__SHORT PROBLEM__
Copy whichever lines contain the string "from".

__DATA SHOWN__
<<<<
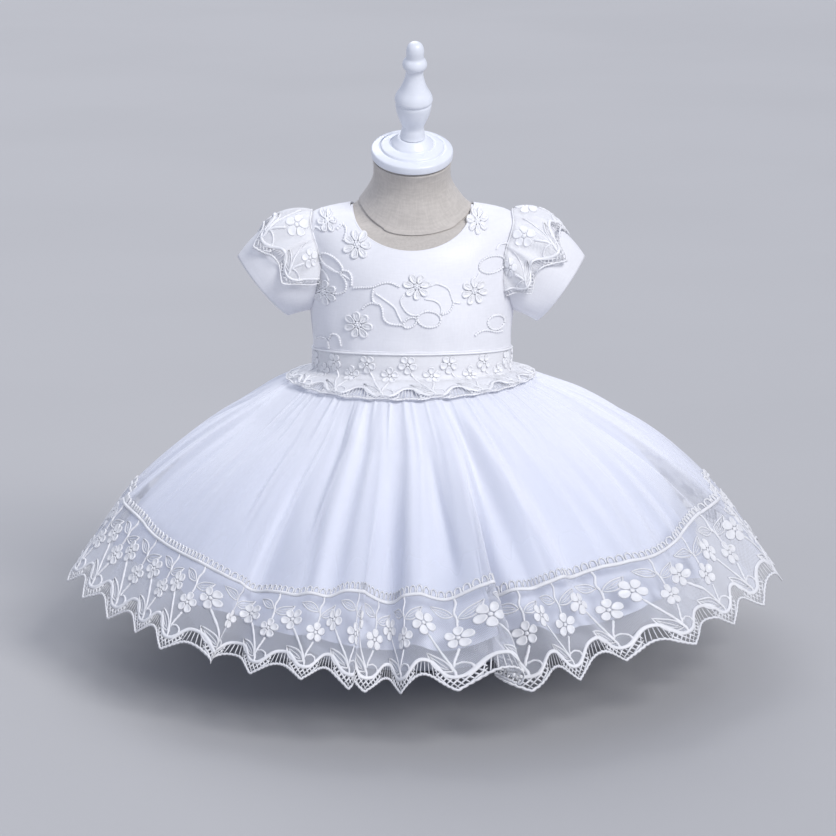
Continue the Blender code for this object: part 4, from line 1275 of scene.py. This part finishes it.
class Lace:
    """A length of the lace: how many repeats, where it is cut along its top, and the surface it is sewn to."""

    def __init__(self, count, crop, surface, shift=0.0, joined=False):
        self.count, self.crop, self.surface, self.shift, self.joined = count, crop, surface, shift, joined
        self.length = count * REPEAT

    def net(self, name, turned=False):
        """The net, from its upper edge down to the scalloped cord."""
        x = np.linspace(0.0, self.length, round(self.length / NET_STEP) + 1)
        y = self.crop + np.linspace(0.0, 1.0, 20)[:, None] * (wave_of(x - self.shift) - self.crop)[None, :]
        grid = listed(x[None, :], y, 0.0)
        points = self.surface(grid[:, :-1] if self.joined else grid)
        return sheet_piece(name, points, grid[..., :2] * MM, closed=self.joined, turned=turned)

    def add_cords(self, whole, rim, rim_width):
        """The long threads: a straight rim, the scalloped cord and the picot edge."""
        for step, y_of, wide, high, picot in (
            (2.0, lambda x: 0.0 * x + rim, rim_width, 0.55 * rim_width, 0.0), (2.0, wave_of, 3.4, 1.2, 0.0),
            (0.62, edge_of, 2.3, 1.1, 0.8),
        ):
            count = round(self.length / step)
            x = np.arange(-1, count + (1 if self.joined else 2)) * (self.length / count)
            y = y_of(x - self.shift) + picot * np.abs(np.sin(math.pi * x / PICOT))
            whole.thread(listed(x, y), wide, high, sides=6 if step > 1 else 4, joined=self.joined)

    def stitches(self, name, charts, rim=None, rim_width=None):
        """The charts repeated along the length, and with a rim all the long threads."""
        whole = Stitching()
        for chart in charts:
            points, faces = chart.arrays()
            for i in range(self.count):
                whole.add(points + (i * REPEAT + self.shift, 0.0, 0.0), faces)
        if rim is not None:
            self.add_cords(whole, rim, rim_width)
        return sewn(name, *whole.arrays(), self.surface)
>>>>
__TASK OUTPUT__
Continue the Blender code for this object: part 4, from line 1275 of scene.py. This part finishes it.
        """The net, from its upper edge down to the scalloped cord."""